A white-label ERP provider may support dozens of resellers, each with different customer segments, pricing structures, implementation capabilities, and branding requirements. An OEM software company may embed ERP or workflow modules into manufacturing, logistics, healthcare, or service platforms that require industry-specific templates. Unified operations allows these providers to scale by centralizing the core process while allowing controlled configuration at the edge.
| Model | Deployment challenge | Unified operations advantage |
|---|---|---|
| White-label ERP | Inconsistent reseller onboarding and setup quality | Template-driven provisioning with partner-level controls |
| OEM embedded ERP | Complex entitlement and product bundling logic | Centralized rules for modules, usage, and billing activation |
| Distributor SaaS bundle | Coordination across software, inventory, and services | Single workflow for order, fulfillment, onboarding, and invoicing |
| Multi-tenant SaaS platform | Scaling implementation without adding services headcount | Automation-first onboarding and milestone governance |
A realistic deployment scenario for a distribution-led SaaS business
Consider a regional industrial distributor launching an embedded SaaS offering for dealer networks.
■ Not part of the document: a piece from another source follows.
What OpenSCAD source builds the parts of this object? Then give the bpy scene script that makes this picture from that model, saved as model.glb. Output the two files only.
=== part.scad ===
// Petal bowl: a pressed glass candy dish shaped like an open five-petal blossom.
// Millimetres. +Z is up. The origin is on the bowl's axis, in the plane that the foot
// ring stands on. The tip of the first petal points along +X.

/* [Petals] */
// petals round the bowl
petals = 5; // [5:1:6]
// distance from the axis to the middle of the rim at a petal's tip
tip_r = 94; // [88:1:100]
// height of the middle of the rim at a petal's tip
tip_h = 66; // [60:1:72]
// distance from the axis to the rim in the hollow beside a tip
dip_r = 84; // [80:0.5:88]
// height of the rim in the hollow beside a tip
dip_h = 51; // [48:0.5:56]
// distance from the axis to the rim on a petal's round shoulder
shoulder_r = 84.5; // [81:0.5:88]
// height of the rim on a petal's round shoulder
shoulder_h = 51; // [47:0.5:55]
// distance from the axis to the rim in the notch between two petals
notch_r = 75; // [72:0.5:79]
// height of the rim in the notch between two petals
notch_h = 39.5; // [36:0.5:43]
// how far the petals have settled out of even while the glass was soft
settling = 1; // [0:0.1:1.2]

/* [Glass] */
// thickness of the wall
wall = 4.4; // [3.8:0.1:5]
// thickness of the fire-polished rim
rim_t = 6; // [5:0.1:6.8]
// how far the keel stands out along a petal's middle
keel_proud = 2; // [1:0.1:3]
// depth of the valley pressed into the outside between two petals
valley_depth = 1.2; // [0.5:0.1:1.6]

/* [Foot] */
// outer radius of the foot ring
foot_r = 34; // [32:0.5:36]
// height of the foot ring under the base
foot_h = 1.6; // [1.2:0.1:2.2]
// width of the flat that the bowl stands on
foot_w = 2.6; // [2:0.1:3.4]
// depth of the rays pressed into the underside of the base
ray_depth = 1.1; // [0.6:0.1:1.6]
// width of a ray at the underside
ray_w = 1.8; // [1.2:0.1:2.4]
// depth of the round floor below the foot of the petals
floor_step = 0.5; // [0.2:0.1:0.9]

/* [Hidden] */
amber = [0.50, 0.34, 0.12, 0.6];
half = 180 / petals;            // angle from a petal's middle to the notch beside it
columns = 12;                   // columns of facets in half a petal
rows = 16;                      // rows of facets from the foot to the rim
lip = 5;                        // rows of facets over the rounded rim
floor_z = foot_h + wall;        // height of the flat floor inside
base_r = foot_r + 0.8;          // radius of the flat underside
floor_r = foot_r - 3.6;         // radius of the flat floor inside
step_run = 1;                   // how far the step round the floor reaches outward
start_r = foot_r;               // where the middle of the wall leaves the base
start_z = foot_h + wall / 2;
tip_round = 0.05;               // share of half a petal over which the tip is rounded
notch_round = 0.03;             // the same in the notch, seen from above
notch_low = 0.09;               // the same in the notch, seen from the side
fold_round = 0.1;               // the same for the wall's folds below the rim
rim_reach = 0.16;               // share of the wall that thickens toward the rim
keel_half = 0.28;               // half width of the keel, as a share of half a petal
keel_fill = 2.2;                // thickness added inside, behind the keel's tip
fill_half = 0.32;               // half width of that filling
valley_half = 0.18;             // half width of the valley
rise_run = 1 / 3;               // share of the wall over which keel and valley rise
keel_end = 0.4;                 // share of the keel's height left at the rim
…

The package includes customer portal access, order automation, warranty tracking, service ticketing, and subscription analytics. The distributor also allows selected partners to resell the platform under a white-label model.
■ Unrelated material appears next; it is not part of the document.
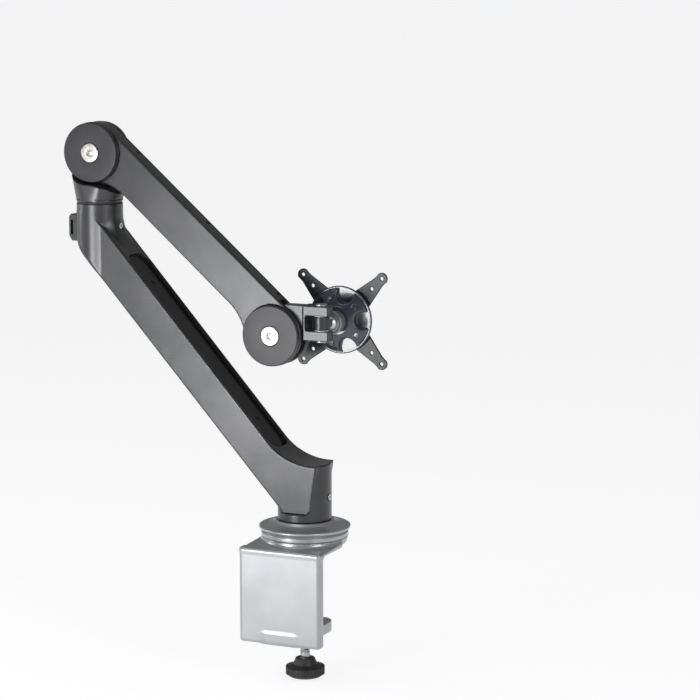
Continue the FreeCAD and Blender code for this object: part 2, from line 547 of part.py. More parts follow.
# ---------------------------------------------------------------- head
hz = float(d.head_level)
by = float(d.ball_y)
barrel_half = slot_half - 0.95
tongue = rod(d.barrel_rad, 2 * barrel_half, (px, 0, fork_mid - barrel_half))
tongue = tongue.makeFillet(1.0, [edge for edge in tongue.Edges if edge.BoundBox.ZLength < 1e-6])
tongue = tongue.fuse(block(px - 5, px + 5, 0, by - 13.5, hz - 4.6, hz + 5))
tongue = tongue.fuse(rod(5.0, 7.2, (px, by - 15, hz), AXIS_Y))
tongue = tongue.cut(rod(float(d.pan_pin_rad) + 0.05, 40, (px, 0, fork_mid - 20)))
tongue = tongue.cut(Part.makeSphere(float(d.ball_rad) + 0.03, V(px, by, hz)))
featured("pan_tongue", tongue.removeSplitter())
ball = doc.addObject("Part::Sphere", "tilt_ball")
ball.setExpression("Radius", "dims.ball_rad")
keep("tilt_ball", ball, at(px, by, hz))

socket = spun([(8.6, -5.6), (11.4, -5.6), (13.6, -3.8), (d.collar_rad, -0.5), (d.collar_rad, 9.5), (13, 11.3),
               (d.stud_rad, 11.3), (d.stud_rad, 30), (0, 30), (0, 0), (8.6, 0)], V(px, by, hz), AXIS_Y)
socket = socket.cut(Part.makeSphere(float(d.ball_rad) + 0.1, V(px, by, hz)))
socket = socket.cut(rod(3.05, 16, (px, by + 14.5, hz), AXIS_Y))
featured("tilt_socket", socket)
turned("hub_screw", [(0, 15.5), (3.0, 15.5), (3.0, 30.15), (9.6, 30.15), (10.4, 31.0), (10.4, 31.9), (2.4, 31.9),
                     (2.4, 31.2), (0, 31.2)], along="Y", place=at(px, by, hz))

# The hand knob: a round flange with a five-pointed star of rounded lobes in front of it.
star = spun([(12.1, 12.0), (17, 12.0), (27, 15.0), (36.5, 19.5), (37.5, 23.2), (12.1, 23.2)], axis=AXIS_Y)
for k in range(5):
    turn = math.radians(3 + 72 * k)
    star = star.cut(rod(10.5, 20, (31 * math.cos(turn), 8, 31 * math.sin(turn)), AXIS_Y))
knob = star.fuse(rod(d.hub_rad, 3.6, (0, 23.0, 0), AXIS_Y))
knob = knob.cut(rod(12.1, 40, (0, 0, 0), AXIS_Y))
featured("hand_knob", knob.removeSplitter(), at(px, by, hz))
turned("knob_insert", [(d.stud_rad + 0.1, 12.0), (12.0, 12.0), (12.0, 26.6), (d.stud_rad + 0.1, 26.6)], along="Y",
       place=at(px, by, hz))
turned("friction_washer", [(d.stud_rad + 0.15, 26.8), (22, 26.8), (22, 28.8), (d.stud_rad + 0.15, 28.8)],
       along="Y", place=at(px, by, hz))

# The X-shaped mounting plate: two crossed legs that widen towards the hub.
rear = float(d.plate_face)
plate_y = rear - float(d.plate_thick)
tip = float(d.vesa_large) / 2
plate = rod(30, d.plate_thick, (0, 0, 0), AXIS_Y)
for turn in (45, 135):
    reach = tip * math.sqrt(2)
    leg = prism_y([(-reach, -7), (-20, -16), (20, -16), (reach, -7), (reach, 7), (20, 16), (-20, 16),
                   (-reach, 7)], 0, float(d.plate_thick))
    for end in (-reach, reach):
        leg = leg.fuse(rod(d.leg_half, d.plate_thick, (end, 0, 0), AXIS_Y))
    leg.rotate(V(0, 0, 0), AXIS_Y, turn)
    plate = plate.fuse(leg)
for span in (float(d.vesa_large) / 2, float(d.vesa_small) / 2):
    for sx in (-1, 1):
        for sz in (-1, 1):
            plate = plate.cut(rod(d.vesa_hole_rad, 10, (sx * span, -3, sz * span), AXIS_Y))
plate = plate.cut(rod(float(d.stud_rad) + 0.15, 10, (0, -3, 0), AXIS_Y))
plate = plate.cut(rod(10.8, 10, (0, 1.1, 0), AXIS_Y))
featured("vesa_plate", plate.removeSplitter(), at(px, plate_y, hz))

# ---------------------------------------------------------------- check and write
doc.recompute()
for item in doc.Objects:
    bad = [word for word in item.State if word in ("Invalid", "Error")]
    if bad:
        raise RuntimeError(item.Name + " is " + ", ".join(bad))
os.makedirs("parts", exist_ok=True)
for name, item in pieces.items():
    shape = item.Shape
    if shape.isNull() or not shape.isValid() or shape.Volume <= 0:
        raise RuntimeError(name + " has no valid shape")
    shape.exportStep("parts/" + name + ".step")
    print("%-20s %2d solid %10.1f mm3" % (name, len(shape.Solids), shape.Volume))
print(len(pieces), "nodes")
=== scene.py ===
"""Monitor arm: the visible surfaces, finishes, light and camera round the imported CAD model."""
import json
import math

import bpy
import numpy as np
from mathutils import Matrix, Vector


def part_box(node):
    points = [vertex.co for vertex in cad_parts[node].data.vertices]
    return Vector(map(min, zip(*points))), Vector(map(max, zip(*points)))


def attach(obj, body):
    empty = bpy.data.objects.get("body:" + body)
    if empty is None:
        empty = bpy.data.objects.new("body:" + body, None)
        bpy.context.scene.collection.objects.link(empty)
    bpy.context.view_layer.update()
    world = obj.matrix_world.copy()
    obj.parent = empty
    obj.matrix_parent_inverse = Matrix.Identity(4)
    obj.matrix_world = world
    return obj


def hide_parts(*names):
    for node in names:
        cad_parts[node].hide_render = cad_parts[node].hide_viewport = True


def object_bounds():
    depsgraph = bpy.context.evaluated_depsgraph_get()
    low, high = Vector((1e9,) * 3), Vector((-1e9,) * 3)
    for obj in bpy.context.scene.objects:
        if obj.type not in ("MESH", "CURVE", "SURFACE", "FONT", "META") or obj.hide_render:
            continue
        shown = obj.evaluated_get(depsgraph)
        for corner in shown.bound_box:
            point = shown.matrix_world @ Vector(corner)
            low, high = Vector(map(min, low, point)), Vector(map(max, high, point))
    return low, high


bl_info = {
    "name": "Monitor Arm Builder",
    "version": (1, 0, 0),
    "blender": (4, 5, 0),
    "location": "3D View > Sidebar > Monitor Arm",
    "description": "Builds the castings, discs, head and clamp of a desk monitor arm",
    "category": "Object",
}

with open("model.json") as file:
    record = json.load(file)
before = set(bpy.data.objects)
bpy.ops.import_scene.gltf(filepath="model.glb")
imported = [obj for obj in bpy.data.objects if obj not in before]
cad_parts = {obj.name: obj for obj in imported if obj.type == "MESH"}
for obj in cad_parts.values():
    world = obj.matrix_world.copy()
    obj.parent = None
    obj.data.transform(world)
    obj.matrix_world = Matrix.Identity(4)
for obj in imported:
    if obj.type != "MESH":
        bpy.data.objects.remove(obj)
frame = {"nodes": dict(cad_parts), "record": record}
CAD_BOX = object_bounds()
MM = 0.001
BODY_OF = {node: body for body, nodes in frame["record"]["behaviour"]["bodies"].items() for node in nodes}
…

In the old model, each deployment required manual SKU mapping, separate user setup, finance approval for billing, and email-based coordination with support. Average go-live time was 41 days. Billing often started late because implementation completion was unclear. Partners escalated issues because they lacked visibility into onboarding status.
After moving to a unified embedded SaaS operating model, the distributor standardized product bundles, created partner-specific onboarding templates, connected subscription billing to activation milestones, and exposed deployment dashboards to internal teams and resellers. Go-live time dropped to 18 days. First invoice timing improved, support tickets during onboarding fell, and partner-led deployments became scalable without doubling implementation staff.
Operational automation patterns that matter most
Not all automation reduces deployment delays. The highest-value automation sits at workflow intersections where teams previously depended on manual confirmation. For example, once a contract is approved, the platform should validate product compatibility, create the tenant, assign implementation tasks, reserve any required inventory, and schedule billing based on the agreed activation model. These are cross-functional actions that remove waiting time.
Another critical pattern is exception-based management. Unified operations should not only automate the standard path. It should surface exceptions such as missing customer data, unapproved pricing overrides, unavailable inventory, failed integrations, or incomplete partner documentation. This allows operations leaders to intervene early rather than discovering delays after the planned launch date.
- Auto-create customer environments from approved order data
- Trigger implementation playbooks by product bundle or vertical template
- Link billing start dates to activation, shipment, or milestone completion
- Route exceptions to finance, operations, or partner managers automatically
- Expose deployment KPIs by reseller, product line, region, and implementation team
Cloud scalability and governance considerations for executives
Unified operations only works at scale if the cloud architecture supports tenant isolation, configurable workflows, API-based integrations, and role-based governance. SaaS operators should avoid building deployment logic into ad hoc scripts or one-off services processes. Those approaches may work for early customers but become fragile when channel volume increases.
Executives should define a governance model that separates global controls from partner-level flexibility. Global controls include product master data, entitlement logic, billing rules, security policies, and implementation stage definitions. Partner-level flexibility can include branding, local service packages, approved pricing ranges, and market-specific onboarding content. This balance is essential in white-label ERP and OEM ecosystems where consistency and autonomy must coexist.
Analytics should also be governed centrally. Leadership needs a common view of deployment cycle time, activation lag, onboarding completion rates, partner performance, and recurring revenue conversion. Without shared metrics, each team optimizes its own process while overall deployment performance remains inconsistent.
Implementation recommendations for SaaS founders, distributors, and ERP partners
Start by mapping the full order-to-go-live lifecycle, not just the software setup process. Include quoting, approvals, inventory dependencies, contract activation, billing, customer data collection, training, support readiness, and partner responsibilities. Most deployment delays become visible only when the entire commercial and operational chain is mapped.
Next, standardize deployment packages. If every customer receives a unique implementation path, automation will remain limited. Create repeatable bundles by segment, vertical, or partner type. Then define the data required to move each bundle through provisioning, onboarding, and billing without manual intervention.
Finally, invest in partner enablement as an operational system, not a documentation exercise. Resellers and OEM channels need guided workflows, visibility into deployment status, and clear ownership rules. A partner portal connected to the core ERP and SaaS operations stack is more effective than email-based coordination and static onboarding guides.
The strategic takeaway
Embedded SaaS reduces distribution deployment delays because it turns software delivery into a unified operational system rather than a sequence of departmental handoffs. For distributors, OEM software vendors, and white-label ERP providers, this is not only an efficiency gain. It is a revenue, scalability, and governance advantage.
Organizations that unify order management, provisioning, inventory, billing, onboarding, partner workflows, and analytics can launch customers faster, recognize recurring revenue sooner, and scale channel-led growth with less operational friction. In competitive SaaS markets, deployment speed is no longer a services metric alone. It is a core part of the product operating model.